WeTrace -- A Privacy-preserving Mobile COVID-19 Tracing Approach and Application
This addresses the need for privacy-preserving digital contact tracing during the COVID-19 pandemic, offering a solution that balances public health and individual privacy, though it appears incremental as it builds on existing Bluetooth-based methods with cryptographic enhancements.
The paper tackles the problem of COVID-19 contact tracing while preserving individual privacy by proposing WeTrace, a mobile application that uses Bluetooth Low Energy and asymmetric cryptography to enable anonymous communication, ensuring that receivers know messages are intended for them without identifying the sender.
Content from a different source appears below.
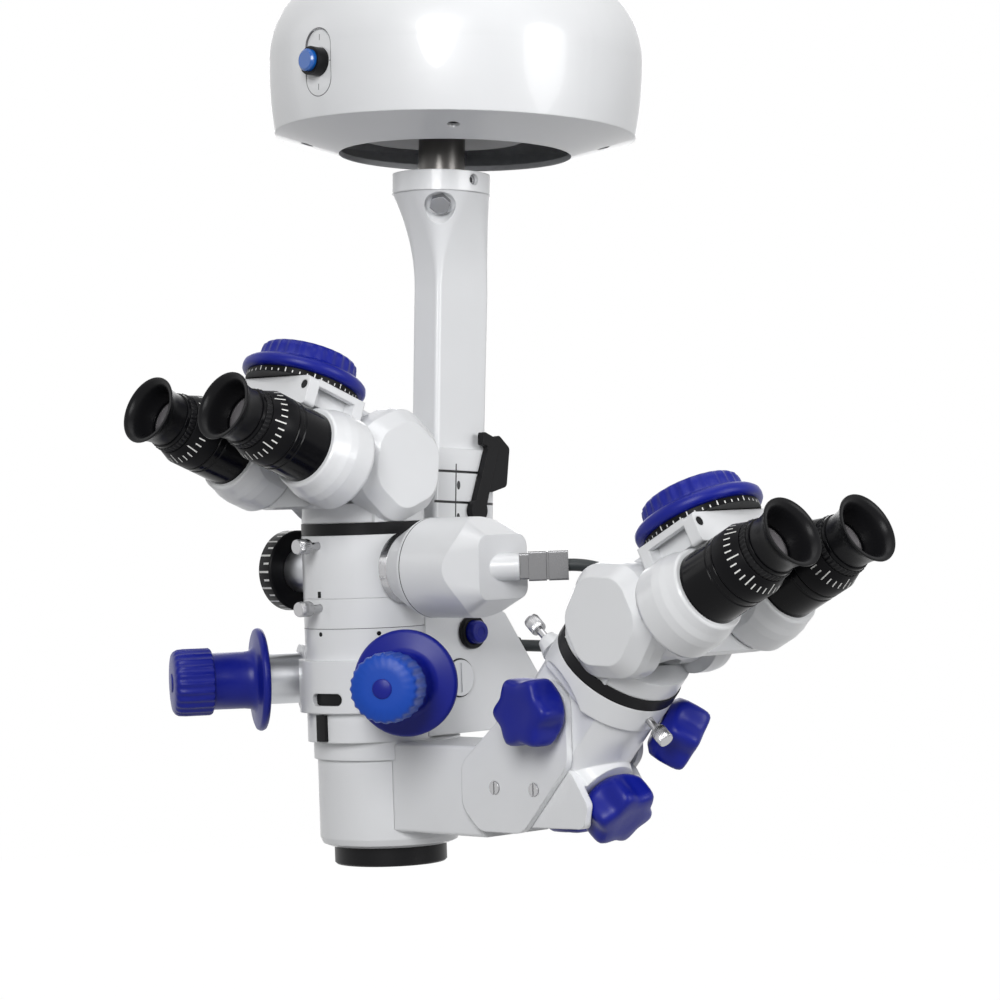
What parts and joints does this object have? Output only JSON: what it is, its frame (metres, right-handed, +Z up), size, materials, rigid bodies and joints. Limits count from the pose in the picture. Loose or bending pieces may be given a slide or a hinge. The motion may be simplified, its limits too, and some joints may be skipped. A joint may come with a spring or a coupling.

For the protection of people and society against harm and health threats -- especially for the COVID-19 pandemic -- a variety of different disciplines needs to be involved. The data collection of very basic and health-related data of individuals in today's highly mobile society does help to plan, protect, and identify next steps health authorities and governments can, shall, or need to plan for or even implement. Thus, every individual, every human, and every inhabitant of the world is the key player -- very different to many past crises'. And since the individual is involved -- all individuals -- his/her (a) health and (b) privacy shall be considered in a very carefully crafted balance, not overruling one aspect with another one or even prioritizing certain aspects. Privacy remains the key. Thus, the solution of the current pandemic's data collection can be based on a fully privacy-preserving application, which can be used by individuals on their mobile devices, such as smartphones, while maintaining at the same time their privacy. Additionally, respective data collected in such a fully distributed setting does help to confine the pandemic and can be achieved in a democratic and very open, but still and especially privacy-protecting world. Therefore, the WeTrace approach and application as described in this paper utilizes the Bluetooth Low Energy (BTE) communication channel, many modern mobile devices offer, where asymmetric cryptography is being applied to allows for the decyphering of a message for that destination it had been intended for. Since literally every other potential participant only listens to random data, even a brute force attack will not succeed. WeTrace and its Open Source implementation is the only known approach so far, which ensures that any receiver of a message knows that this is for him/her, but does not know who the original sender was.